> _WHAT YOU NEED TO DO_
Print each line exactly as it is given.

> _PROVIDED MATERIAL_
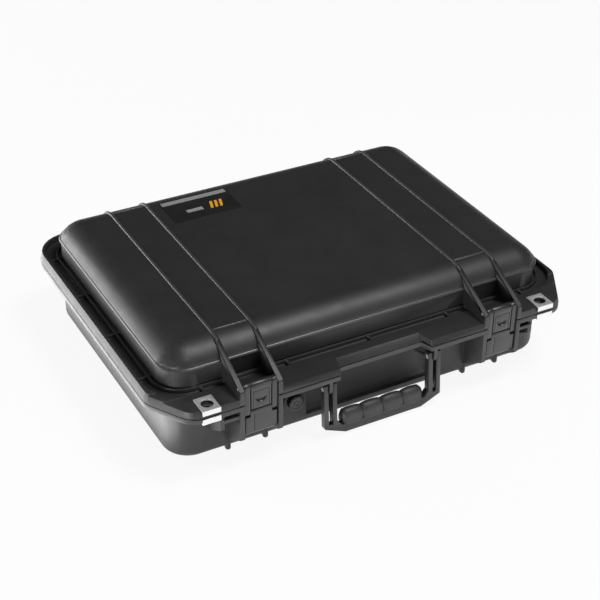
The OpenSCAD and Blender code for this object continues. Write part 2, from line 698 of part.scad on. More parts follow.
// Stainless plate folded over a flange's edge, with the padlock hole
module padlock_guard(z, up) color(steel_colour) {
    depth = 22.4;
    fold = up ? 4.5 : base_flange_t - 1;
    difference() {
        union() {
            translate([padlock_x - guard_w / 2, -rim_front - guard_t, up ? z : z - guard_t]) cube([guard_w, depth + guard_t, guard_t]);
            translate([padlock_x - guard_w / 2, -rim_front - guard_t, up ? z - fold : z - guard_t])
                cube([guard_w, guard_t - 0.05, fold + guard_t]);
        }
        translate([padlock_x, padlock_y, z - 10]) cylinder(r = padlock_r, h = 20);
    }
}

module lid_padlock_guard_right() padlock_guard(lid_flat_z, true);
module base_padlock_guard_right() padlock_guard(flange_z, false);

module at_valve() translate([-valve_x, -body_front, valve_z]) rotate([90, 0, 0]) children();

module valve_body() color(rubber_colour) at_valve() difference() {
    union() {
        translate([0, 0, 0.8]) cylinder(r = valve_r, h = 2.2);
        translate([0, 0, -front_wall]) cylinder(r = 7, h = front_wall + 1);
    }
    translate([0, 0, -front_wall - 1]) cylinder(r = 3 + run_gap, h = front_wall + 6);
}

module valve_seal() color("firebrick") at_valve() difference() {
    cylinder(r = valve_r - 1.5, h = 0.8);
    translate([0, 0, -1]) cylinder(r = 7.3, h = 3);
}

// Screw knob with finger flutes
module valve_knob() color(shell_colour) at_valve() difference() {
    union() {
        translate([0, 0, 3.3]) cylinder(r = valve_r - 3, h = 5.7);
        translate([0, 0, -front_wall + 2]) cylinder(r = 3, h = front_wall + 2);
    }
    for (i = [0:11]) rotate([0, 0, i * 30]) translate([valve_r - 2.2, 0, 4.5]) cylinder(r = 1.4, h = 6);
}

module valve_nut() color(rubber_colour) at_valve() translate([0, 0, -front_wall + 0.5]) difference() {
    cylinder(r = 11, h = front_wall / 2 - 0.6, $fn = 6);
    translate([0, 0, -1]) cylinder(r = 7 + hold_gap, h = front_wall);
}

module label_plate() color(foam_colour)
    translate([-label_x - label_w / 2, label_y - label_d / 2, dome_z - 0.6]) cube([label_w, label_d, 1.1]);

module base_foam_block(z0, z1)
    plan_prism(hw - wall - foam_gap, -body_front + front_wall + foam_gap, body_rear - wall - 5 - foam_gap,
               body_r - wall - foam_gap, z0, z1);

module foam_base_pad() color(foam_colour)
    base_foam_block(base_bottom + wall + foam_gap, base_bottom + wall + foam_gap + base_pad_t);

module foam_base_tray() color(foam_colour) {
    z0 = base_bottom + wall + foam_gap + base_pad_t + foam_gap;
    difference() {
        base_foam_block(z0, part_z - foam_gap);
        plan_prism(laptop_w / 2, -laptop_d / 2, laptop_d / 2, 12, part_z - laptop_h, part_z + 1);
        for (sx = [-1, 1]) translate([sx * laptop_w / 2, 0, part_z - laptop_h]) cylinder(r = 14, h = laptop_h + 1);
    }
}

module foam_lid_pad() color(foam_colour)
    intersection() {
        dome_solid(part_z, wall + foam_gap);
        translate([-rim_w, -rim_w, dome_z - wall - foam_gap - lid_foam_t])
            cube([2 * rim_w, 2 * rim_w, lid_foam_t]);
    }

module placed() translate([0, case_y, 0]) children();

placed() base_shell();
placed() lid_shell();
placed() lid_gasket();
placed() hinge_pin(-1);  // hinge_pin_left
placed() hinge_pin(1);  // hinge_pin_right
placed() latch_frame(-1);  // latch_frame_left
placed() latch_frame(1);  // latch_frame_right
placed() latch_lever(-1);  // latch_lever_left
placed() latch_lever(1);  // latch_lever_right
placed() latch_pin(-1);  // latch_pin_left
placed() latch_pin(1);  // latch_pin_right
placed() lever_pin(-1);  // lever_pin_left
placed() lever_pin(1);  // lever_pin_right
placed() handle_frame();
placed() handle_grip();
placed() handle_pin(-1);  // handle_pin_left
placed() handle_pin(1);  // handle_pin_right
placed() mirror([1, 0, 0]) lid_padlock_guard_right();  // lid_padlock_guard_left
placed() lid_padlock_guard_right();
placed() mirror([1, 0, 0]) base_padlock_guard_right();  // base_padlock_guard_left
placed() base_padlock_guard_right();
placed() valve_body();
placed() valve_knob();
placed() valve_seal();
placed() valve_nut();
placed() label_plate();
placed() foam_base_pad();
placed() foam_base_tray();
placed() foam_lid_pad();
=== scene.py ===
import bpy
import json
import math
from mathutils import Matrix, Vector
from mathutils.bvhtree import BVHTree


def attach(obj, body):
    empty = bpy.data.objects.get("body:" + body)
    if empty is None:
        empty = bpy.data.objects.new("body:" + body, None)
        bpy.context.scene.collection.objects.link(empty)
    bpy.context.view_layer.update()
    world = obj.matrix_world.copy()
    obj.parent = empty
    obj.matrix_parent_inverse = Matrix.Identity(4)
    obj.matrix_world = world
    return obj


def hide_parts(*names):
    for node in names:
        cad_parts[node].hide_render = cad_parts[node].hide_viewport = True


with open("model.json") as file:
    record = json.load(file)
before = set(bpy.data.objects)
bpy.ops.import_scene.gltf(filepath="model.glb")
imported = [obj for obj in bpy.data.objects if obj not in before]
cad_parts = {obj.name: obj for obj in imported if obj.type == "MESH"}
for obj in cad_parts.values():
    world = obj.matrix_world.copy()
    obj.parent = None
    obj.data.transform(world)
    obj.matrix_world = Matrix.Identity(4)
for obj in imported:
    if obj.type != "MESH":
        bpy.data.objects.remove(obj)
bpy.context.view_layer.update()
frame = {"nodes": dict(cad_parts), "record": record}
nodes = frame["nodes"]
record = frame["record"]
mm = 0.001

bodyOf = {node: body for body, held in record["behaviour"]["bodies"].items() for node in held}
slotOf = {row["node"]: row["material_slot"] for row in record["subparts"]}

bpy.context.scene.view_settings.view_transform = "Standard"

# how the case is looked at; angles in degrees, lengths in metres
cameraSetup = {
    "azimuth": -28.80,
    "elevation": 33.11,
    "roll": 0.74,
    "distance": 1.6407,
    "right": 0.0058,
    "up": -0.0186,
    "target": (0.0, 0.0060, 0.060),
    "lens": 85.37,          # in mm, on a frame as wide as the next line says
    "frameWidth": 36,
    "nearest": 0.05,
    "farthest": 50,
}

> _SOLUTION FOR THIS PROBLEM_
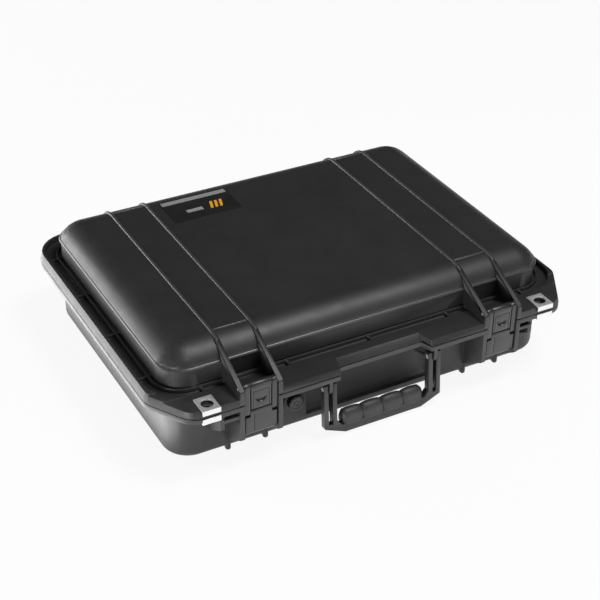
The OpenSCAD and Blender code for this object continues. Write part 2, from line 698 of part.scad on. More parts follow.
// Stainless plate folded over a flange's edge, with the padlock hole
module padlock_guard(z, up) color(steel_colour) {
    depth = 22.4;
    fold = up ? 4.5 : base_flange_t - 1;
    difference() {
        union() {
            translate([padlock_x - guard_w / 2, -rim_front - guard_t, up ? z : z - guard_t]) cube([guard_w, depth + guard_t, guard_t]);
            translate([padlock_x - guard_w / 2, -rim_front - guard_t, up ? z - fold : z - guard_t])
                cube([guard_w, guard_t - 0.05, fold + guard_t]);
        }
        translate([padlock_x, padlock_y, z - 10]) cylinder(r = padlock_r, h = 20);
    }
}

module lid_padlock_guard_right() padlock_guard(lid_flat_z, true);
module base_padlock_guard_right() padlock_guard(flange_z, false);

module at_valve() translate([-valve_x, -body_front, valve_z]) rotate([90, 0, 0]) children();

module valve_body() color(rubber_colour) at_valve() difference() {
    union() {
        translate([0, 0, 0.8]) cylinder(r = valve_r, h = 2.2);
        translate([0, 0, -front_wall]) cylinder(r = 7, h = front_wall + 1);
    }
    translate([0, 0, -front_wall - 1]) cylinder(r = 3 + run_gap, h = front_wall + 6);
}

module valve_seal() color("firebrick") at_valve() difference() {
    cylinder(r = valve_r - 1.5, h = 0.8);
    translate([0, 0, -1]) cylinder(r = 7.3, h = 3);
}

// Screw knob with finger flutes
module valve_knob() color(shell_colour) at_valve() difference() {
    union() {
        translate([0, 0, 3.3]) cylinder(r = valve_r - 3, h = 5.7);
        translate([0, 0, -front_wall + 2]) cylinder(r = 3, h = front_wall + 2);
    }
    for (i = [0:11]) rotate([0, 0, i * 30]) translate([valve_r - 2.2, 0, 4.5]) cylinder(r = 1.4, h = 6);
}

module valve_nut() color(rubber_colour) at_valve() translate([0, 0, -front_wall + 0.5]) difference() {
    cylinder(r = 11, h = front_wall / 2 - 0.6, $fn = 6);
    translate([0, 0, -1]) cylinder(r = 7 + hold_gap, h = front_wall);
}

module label_plate() color(foam_colour)
    translate([-label_x - label_w / 2, label_y - label_d / 2, dome_z - 0.6]) cube([label_w, label_d, 1.1]);

module base_foam_block(z0, z1)
    plan_prism(hw - wall - foam_gap, -body_front + front_wall + foam_gap, body_rear - wall - 5 - foam_gap,
               body_r - wall - foam_gap, z0, z1);

module foam_base_pad() color(foam_colour)
    base_foam_block(base_bottom + wall + foam_gap, base_bottom + wall + foam_gap + base_pad_t);

module foam_base_tray() color(foam_colour) {
    z0 = base_bottom + wall + foam_gap + base_pad_t + foam_gap;
    difference() {
        base_foam_block(z0, part_z - foam_gap);
        plan_prism(laptop_w / 2, -laptop_d / 2, laptop_d / 2, 12, part_z - laptop_h, part_z + 1);
        for (sx = [-1, 1]) translate([sx * laptop_w / 2, 0, part_z - laptop_h]) cylinder(r = 14, h = laptop_h + 1);
    }
}

module foam_lid_pad() color(foam_colour)
    intersection() {
        dome_solid(part_z, wall + foam_gap);
        translate([-rim_w, -rim_w, dome_z - wall - foam_gap - lid_foam_t])
            cube([2 * rim_w, 2 * rim_w, lid_foam_t]);
    }

module placed() translate([0, case_y, 0]) children();

placed() base_shell();
placed() lid_shell();
placed() lid_gasket();
placed() hinge_pin(-1);  // hinge_pin_left
placed() hinge_pin(1);  // hinge_pin_right
placed() latch_frame(-1);  // latch_frame_left
placed() latch_frame(1);  // latch_frame_right
placed() latch_lever(-1);  // latch_lever_left
placed() latch_lever(1);  // latch_lever_right
placed() latch_pin(-1);  // latch_pin_left
placed() latch_pin(1);  // latch_pin_right
placed() lever_pin(-1);  // lever_pin_left
placed() lever_pin(1);  // lever_pin_right
placed() handle_frame();
placed() handle_grip();
placed() handle_pin(-1);  // handle_pin_left
placed() handle_pin(1);  // handle_pin_right
placed() mirror([1, 0, 0]) lid_padlock_guard_right();  // lid_padlock_guard_left
placed() lid_padlock_guard_right();
placed() mirror([1, 0, 0]) base_padlock_guard_right();  // base_padlock_guard_left
placed() base_padlock_guard_right();
placed() valve_body();
placed() valve_knob();
placed() valve_seal();
placed() valve_nut();
placed() label_plate();
placed() foam_base_pad();
placed() foam_base_tray();
placed() foam_lid_pad();
=== scene.py ===
import bpy
import json
import math
from mathutils import Matrix, Vector
from mathutils.bvhtree import BVHTree


def attach(obj, body):
    empty = bpy.data.objects.get("body:" + body)
    if empty is None:
        empty = bpy.data.objects.new("body:" + body, None)
        bpy.context.scene.collection.objects.link(empty)
    bpy.context.view_layer.update()
    world = obj.matrix_world.copy()
    obj.parent = empty
    obj.matrix_parent_inverse = Matrix.Identity(4)
    obj.matrix_world = world
    return obj


def hide_parts(*names):
    for node in names:
        cad_parts[node].hide_render = cad_parts[node].hide_viewport = True


with open("model.json") as file:
    record = json.load(file)
before = set(bpy.data.objects)
bpy.ops.import_scene.gltf(filepath="model.glb")
imported = [obj for obj in bpy.data.objects if obj not in before]
cad_parts = {obj.name: obj for obj in imported if obj.type == "MESH"}
for obj in cad_parts.values():
    world = obj.matrix_world.copy()
    obj.parent = None
    obj.data.transform(world)
    obj.matrix_world = Matrix.Identity(4)
for obj in imported:
    if obj.type != "MESH":
        bpy.data.objects.remove(obj)
bpy.context.view_layer.update()
frame = {"nodes": dict(cad_parts), "record": record}
nodes = frame["nodes"]
record = frame["record"]
mm = 0.001

bodyOf = {node: body for body, held in record["behaviour"]["bodies"].items() for node in held}
slotOf = {row["node"]: row["material_slot"] for row in record["subparts"]}

bpy.context.scene.view_settings.view_transform = "Standard"

# how the case is looked at; angles in degrees, lengths in metres
cameraSetup = {
    "azimuth": -28.80,
    "elevation": 33.11,
    "roll": 0.74,
    "distance": 1.6407,
    "right": 0.0058,
    "up": -0.0186,
    "target": (0.0, 0.0060, 0.060),
    "lens": 85.37,          # in mm, on a frame as wide as the next line says
    "frameWidth": 36,
    "nearest": 0.05,
    "farthest": 50,
}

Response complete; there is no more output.